#### Task to carry out
In full and without deviation, write out the entries that follow.

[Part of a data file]
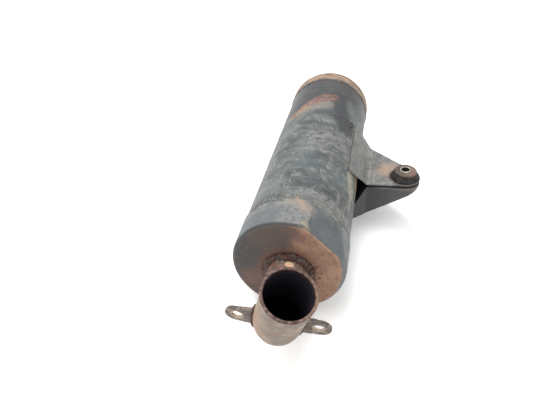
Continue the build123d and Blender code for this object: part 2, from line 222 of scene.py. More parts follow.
def press_in(rows, depth, seed, size):
    """Moves points towards the can's axis by noise, never outwards."""
    flat = rows.reshape(-1, 3)
    push_in(flat, depth * np.clip(0.5 + rough(flat, size, seed), 0, 1.4))
    return flat.reshape(rows.shape)


def dent(rows, turn_degrees, y, width, length, depth):
    """Shallow round dent at an angle from straight up (towards +X) and a y."""
    flat = rows.reshape(-1, 3)
    ang = np.arctan2(flat[:, 0], flat[:, 2]) - math.radians(turn_degrees)
    ang = (ang + math.pi) % (2 * math.pi) - math.pi
    d2 = (ang * SHELL_R / width) ** 2 + ((flat[:, 1] - y) / length) ** 2
    push_in(flat, depth * np.exp(-d2))
    return flat.reshape(rows.shape)


def lathe(name, profile, origin, axis, count, body="muffler", jitter=0.0, size=2 * MM, seed=1):
    """Closed skin of revolution round any axis. profile is (radius, height along the axis)."""
    origin, axis = Vector(origin), Vector(axis).normalized()
    u = axis.orthogonal().normalized()
    v = axis.cross(u)
    turn = np.linspace(0, 2 * math.pi, count, endpoint=False)
    o, a, u, v = (np.array(w) for w in (origin, axis, u, v))
    rows = []
    for r, h in profile:
        rows.append(o + a * h + np.outer(np.cos(turn) * r, u) + np.outer(np.sin(turn) * r, v))
    rows = np.array(rows)
    if jitter:
        flat = rows.reshape(-1, 3)
        rel = flat - o
        radial = rel - np.outer(rel @ a, a)
        radial /= np.maximum(np.linalg.norm(radial, axis=1), 1e-9)[:, None]
        flat += radial * (jitter * rough(flat, size, seed))[:, None]
        flat += np.outer(jitter * 0.5 * rough(flat, size, seed + 7), a)
        rows = flat.reshape(rows.shape)
    return grid_object(name, rows, body)


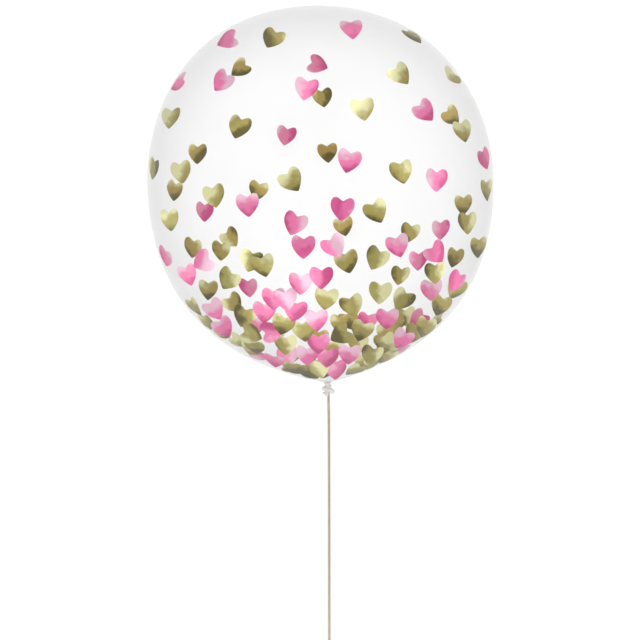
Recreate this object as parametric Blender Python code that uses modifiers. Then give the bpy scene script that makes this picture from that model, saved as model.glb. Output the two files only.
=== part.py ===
# Clear round party balloon, knotted at its neck, with a flat ribbon tied below the knot.
# It lies on its side on the floor, z = 0, with its crown along +Y and its neck along -Y. Metres, +Z up.

import bpy
import bmesh
from math import ceil, cos, pi, radians, sin, sqrt
from mathutils import Matrix, Vector

# Body of the balloon. Lengths run along its axis from the widest line.
BODY_DIAMETER = 0.610
CROWN_HEIGHT = 0.311
TAPER_LENGTH = 0.354
FLAT_SPOT_WIDTH = 0.080
AXIS_TURN = radians(2.0)

# Fullness of the outline: handles of its two curves, as shares of the radius and of each curve's own height.
CROWN_TOP_FULLNESS = 0.71
CROWN_SIDE_FULLNESS = 0.44
TAPER_SIDE_FULLNESS = 0.595
TAPER_END_OUT = 0.594
TAPER_END_DOWN = 0.89

# Neck and knot
NECK_DIAMETER = 0.012
NECK_WAIST = 0.010
NECK_LENGTH = 0.007
KNOT_WIDTH = 0.024
KNOT_ROLL = 0.008
KNOT_SLANT = radians(8.0)
LOOP_WIDTH = 0.019
LOOP_ROLL = 0.006
LOOP_SLANT = radians(-28.0)
LOOP_RISE = 0.0015
LOOP_BACK = 0.0028
PINCH_DIAMETER = 0.0064

# Rolled lip past the knot. TAIL_BELL sets where its bell opens, and MOUTH_FLOOR how wide its floor is.
TAIL_CLEARANCE = 0.0014
TAIL_LENGTH = 0.0070
TAIL_ROOT = 0.0052
TAIL_BELL = 0.45
TAIL_MOUTH = 0.012
TAIL_SLANT = radians(42.0)
LIP_ROLL = 0.0024
MOUTH_DEPTH = 0.002
MOUTH_FLOOR = 0.5
LIP_WRAP = radians(150.0)

# Ribbon: the turns round the pinched neck, its free end and the coil of what is put away
RIBBON_WIDTH = 0.005
TIE_LENGTH = 0.0024
TIE_THICKNESS = 0.0018
TONGUE_THICKNESS = 0.0010
TONGUE_BELOW_KNOT = 0.0015
COIL_OUTER_TURN = 0.0375
COIL_TURNS = 3.85
COIL_PITCH = 0.005
FIT_GAP = 0.0003

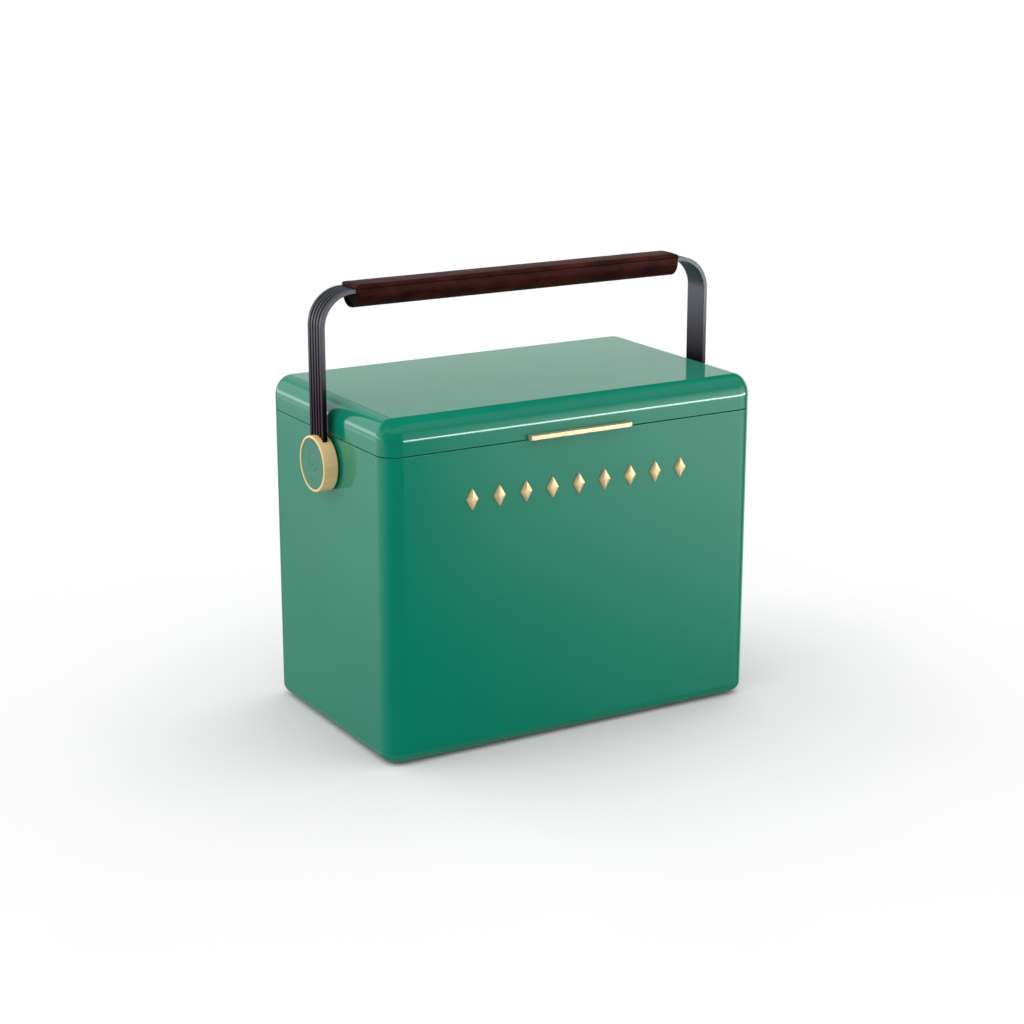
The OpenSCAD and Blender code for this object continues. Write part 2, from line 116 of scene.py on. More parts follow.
def bridge(rings, closed_profile=False, caps=True):
    """Faces that join rings of equal length, in order; caps close the first and last ring."""
    count = len(rings[0])
    verts = [point for ring in rings for point in ring]
    faces = []
    spans = len(rings) if closed_profile else len(rings) - 1
    for i in range(spans):
        a = i * count
        b = ((i + 1) % len(rings)) * count
        for k in range(count):
            n = (k + 1) % count
            faces.append((a + k, a + n, b + n, b + k))
    if caps and not closed_profile:
        faces.append(tuple(range(count - 1, -1, -1)))
        faces.append(tuple(range((len(rings) - 1) * count, len(rings) * count)))
    return verts, faces


def joined(parts):
    """Several (verts, faces) pairs as one."""
    verts = []
    faces = []
    for more, sides in parts:
        faces += [tuple(k + len(verts) for k in side) for side in sides]
        verts += more
    return verts, faces


def arc(centre, radius, start, end, steps):
    """Points on an arc in a plane, angles in degrees, both ends included."""
    points = []
    for k in range(steps + 1):
        angle = math.radians(start + (end - start) * k / steps)
        points.append((centre[0] + radius * math.cos(angle), centre[1] + radius * math.sin(angle)))
    return points


def rounded_outline(half_w, half_d, radius):
    """Rounded rectangle about the middle, as points in the plane."""
    points = []
    for turn, (sx, sy) in enumerate(((1, 1), (-1, 1), (-1, -1), (1, -1))):
        centre = (sx * (half_w - radius), sy * (half_d - radius))
        points += arc(centre, radius, 90 * turn, 90 * turn + 90, CORNER_STEPS)
    return points


def box_ring(half_w, half_d, corner_r, inset, z, centre=(0, 0)):
    radius = max(corner_r - inset, 0.4 * MM)
    outline = rounded_outline(half_w - inset, half_d - inset, radius)
    return [(x + centre[0], y + centre[1], z) for x, y in outline]


def lathe(profile, centre, side):
    """Rings about the handle axis for a closed profile of (distance out, radius) pairs."""
    rings = []
    for out, radius in profile:
        ring = []
        for k in range(LATHE_STEPS):
            angle = 2 * math.pi * k / LATHE_STEPS
            ring.append((side * out, centre.y + radius * math.cos(angle),
                         centre.z + radius * math.sin(angle)))
        rings.append(ring)
    return rings


# ---- material helpers ----

def maths_node(tree, operation, a, b):
    """A Math node's result; a and b are numbers or the outputs of other nodes."""
    node = tree.nodes.new("ShaderNodeMath")
    node.operation = operation
    for socket, value in zip(node.inputs, (a, b)):
        if isinstance(value, (int, float)):
            socket.default_value = value
        else:
            tree.links.new(value, socket)
    return node.outputs[0]


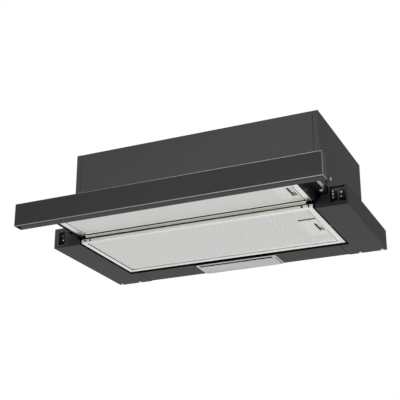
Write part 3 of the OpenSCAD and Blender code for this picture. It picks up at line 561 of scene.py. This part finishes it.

#### Exercise result
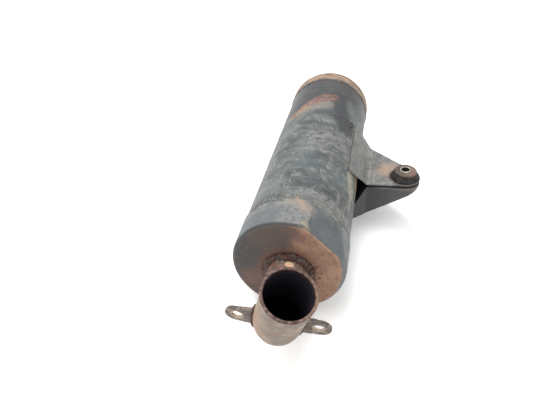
Continue the build123d and Blender code for this object: part 2, from line 222 of scene.py. More parts follow.
def press_in(rows, depth, seed, size):
    """Moves points towards the can's axis by noise, never outwards."""
    flat = rows.reshape(-1, 3)
    push_in(flat, depth * np.clip(0.5 + rough(flat, size, seed), 0, 1.4))
    return flat.reshape(rows.shape)


def dent(rows, turn_degrees, y, width, length, depth):
    """Shallow round dent at an angle from straight up (towards +X) and a y."""
    flat = rows.reshape(-1, 3)
    ang = np.arctan2(flat[:, 0], flat[:, 2]) - math.radians(turn_degrees)
    ang = (ang + math.pi) % (2 * math.pi) - math.pi
    d2 = (ang * SHELL_R / width) ** 2 + ((flat[:, 1] - y) / length) ** 2
    push_in(flat, depth * np.exp(-d2))
    return flat.reshape(rows.shape)


def lathe(name, profile, origin, axis, count, body="muffler", jitter=0.0, size=2 * MM, seed=1):
    """Closed skin of revolution round any axis. profile is (radius, height along the axis)."""
    origin, axis = Vector(origin), Vector(axis).normalized()
    u = axis.orthogonal().normalized()
    v = axis.cross(u)
    turn = np.linspace(0, 2 * math.pi, count, endpoint=False)
    o, a, u, v = (np.array(w) for w in (origin, axis, u, v))
    rows = []
    for r, h in profile:
        rows.append(o + a * h + np.outer(np.cos(turn) * r, u) + np.outer(np.sin(turn) * r, v))
    rows = np.array(rows)
    if jitter:
        flat = rows.reshape(-1, 3)
        rel = flat - o
        radial = rel - np.outer(rel @ a, a)
        radial /= np.maximum(np.linalg.norm(radial, axis=1), 1e-9)[:, None]
        flat += radial * (jitter * rough(flat, size, seed))[:, None]
        flat += np.outer(jitter * 0.5 * rough(flat, size, seed + 7), a)
        rows = flat.reshape(rows.shape)
    return grid_object(name, rows, body)


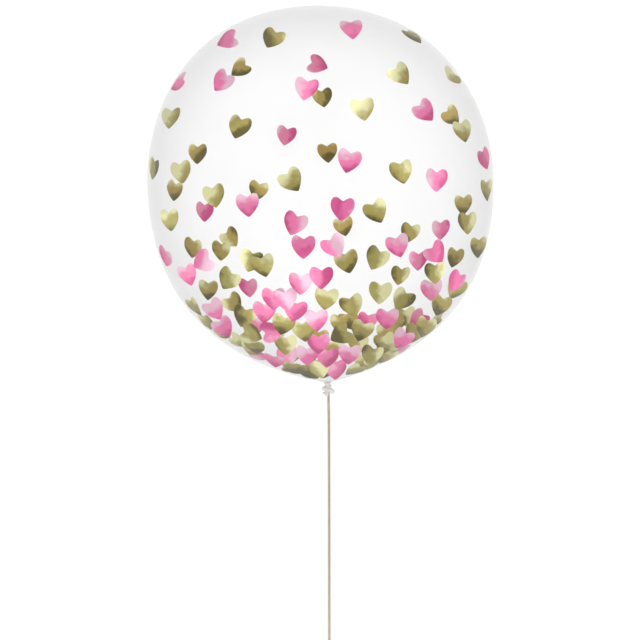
Recreate this object as parametric Blender Python code that uses modifiers. Then give the bpy scene script that makes this picture from that model, saved as model.glb. Output the two files only.
=== part.py ===
# Clear round party balloon, knotted at its neck, with a flat ribbon tied below the knot.
# It lies on its side on the floor, z = 0, with its crown along +Y and its neck along -Y. Metres, +Z up.

import bpy
import bmesh
from math import ceil, cos, pi, radians, sin, sqrt
from mathutils import Matrix, Vector

# Body of the balloon. Lengths run along its axis from the widest line.
BODY_DIAMETER = 0.610
CROWN_HEIGHT = 0.311
TAPER_LENGTH = 0.354
FLAT_SPOT_WIDTH = 0.080
AXIS_TURN = radians(2.0)

# Fullness of the outline: handles of its two curves, as shares of the radius and of each curve's own height.
CROWN_TOP_FULLNESS = 0.71
CROWN_SIDE_FULLNESS = 0.44
TAPER_SIDE_FULLNESS = 0.595
TAPER_END_OUT = 0.594
TAPER_END_DOWN = 0.89

# Neck and knot
NECK_DIAMETER = 0.012
NECK_WAIST = 0.010
NECK_LENGTH = 0.007
KNOT_WIDTH = 0.024
KNOT_ROLL = 0.008
KNOT_SLANT = radians(8.0)
LOOP_WIDTH = 0.019
LOOP_ROLL = 0.006
LOOP_SLANT = radians(-28.0)
LOOP_RISE = 0.0015
LOOP_BACK = 0.0028
PINCH_DIAMETER = 0.0064

# Rolled lip past the knot. TAIL_BELL sets where its bell opens, and MOUTH_FLOOR how wide its floor is.
TAIL_CLEARANCE = 0.0014
TAIL_LENGTH = 0.0070
TAIL_ROOT = 0.0052
TAIL_BELL = 0.45
TAIL_MOUTH = 0.012
TAIL_SLANT = radians(42.0)
LIP_ROLL = 0.0024
MOUTH_DEPTH = 0.002
MOUTH_FLOOR = 0.5
LIP_WRAP = radians(150.0)

# Ribbon: the turns round the pinched neck, its free end and the coil of what is put away
RIBBON_WIDTH = 0.005
TIE_LENGTH = 0.0024
TIE_THICKNESS = 0.0018
TONGUE_THICKNESS = 0.0010
TONGUE_BELOW_KNOT = 0.0015
COIL_OUTER_TURN = 0.0375
COIL_TURNS = 3.85
COIL_PITCH = 0.005
FIT_GAP = 0.0003

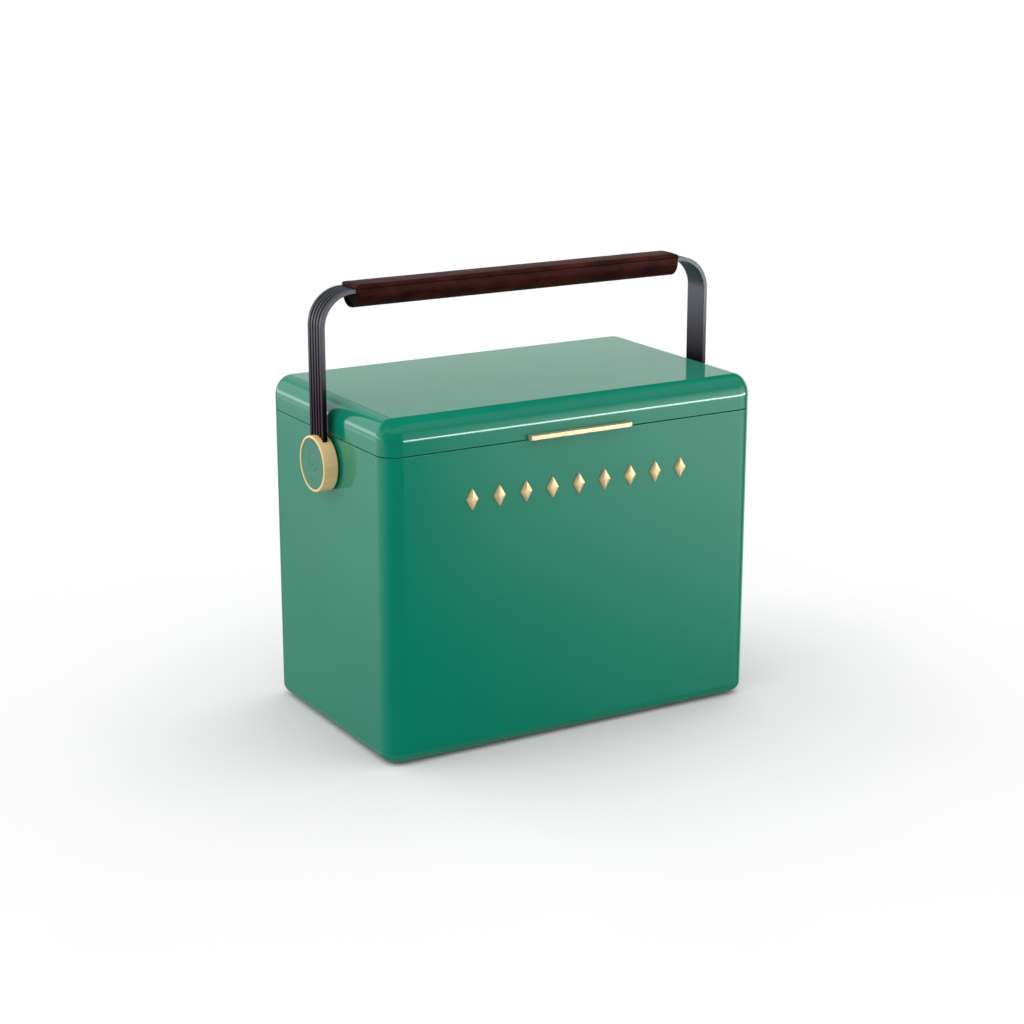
The OpenSCAD and Blender code for this object continues. Write part 2, from line 116 of scene.py on. More parts follow.
def bridge(rings, closed_profile=False, caps=True):
    """Faces that join rings of equal length, in order; caps close the first and last ring."""
    count = len(rings[0])
    verts = [point for ring in rings for point in ring]
    faces = []
    spans = len(rings) if closed_profile else len(rings) - 1
    for i in range(spans):
        a = i * count
        b = ((i + 1) % len(rings)) * count
        for k in range(count):
            n = (k + 1) % count
            faces.append((a + k, a + n, b + n, b + k))
    if caps and not closed_profile:
        faces.append(tuple(range(count - 1, -1, -1)))
        faces.append(tuple(range((len(rings) - 1) * count, len(rings) * count)))
    return verts, faces


def joined(parts):
    """Several (verts, faces) pairs as one."""
    verts = []
    faces = []
    for more, sides in parts:
        faces += [tuple(k + len(verts) for k in side) for side in sides]
        verts += more
    return verts, faces


def arc(centre, radius, start, end, steps):
    """Points on an arc in a plane, angles in degrees, both ends included."""
    points = []
    for k in range(steps + 1):
        angle = math.radians(start + (end - start) * k / steps)
        points.append((centre[0] + radius * math.cos(angle), centre[1] + radius * math.sin(angle)))
    return points


def rounded_outline(half_w, half_d, radius):
    """Rounded rectangle about the middle, as points in the plane."""
    points = []
    for turn, (sx, sy) in enumerate(((1, 1), (-1, 1), (-1, -1), (1, -1))):
        centre = (sx * (half_w - radius), sy * (half_d - radius))
        points += arc(centre, radius, 90 * turn, 90 * turn + 90, CORNER_STEPS)
    return points


def box_ring(half_w, half_d, corner_r, inset, z, centre=(0, 0)):
    radius = max(corner_r - inset, 0.4 * MM)
    outline = rounded_outline(half_w - inset, half_d - inset, radius)
    return [(x + centre[0], y + centre[1], z) for x, y in outline]


def lathe(profile, centre, side):
    """Rings about the handle axis for a closed profile of (distance out, radius) pairs."""
    rings = []
    for out, radius in profile:
        ring = []
        for k in range(LATHE_STEPS):
            angle = 2 * math.pi * k / LATHE_STEPS
            ring.append((side * out, centre.y + radius * math.cos(angle),
                         centre.z + radius * math.sin(angle)))
        rings.append(ring)
    return rings


# ---- material helpers ----

def maths_node(tree, operation, a, b):
    """A Math node's result; a and b are numbers or the outputs of other nodes."""
    node = tree.nodes.new("ShaderNodeMath")
    node.operation = operation
    for socket, value in zip(node.inputs, (a, b)):
        if isinstance(value, (int, float)):
            socket.default_value = value
        else:
            tree.links.new(value, socket)
    return node.outputs[0]


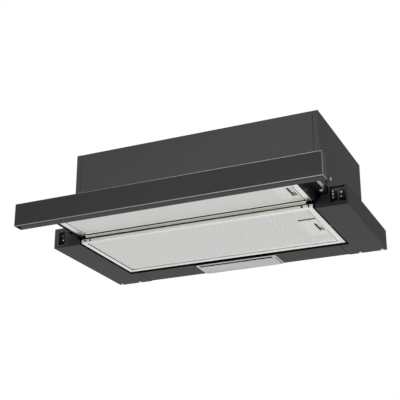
Write part 3 of the OpenSCAD and Blender code for this picture. It picks up at line 561 of scene.py. This part finishes it.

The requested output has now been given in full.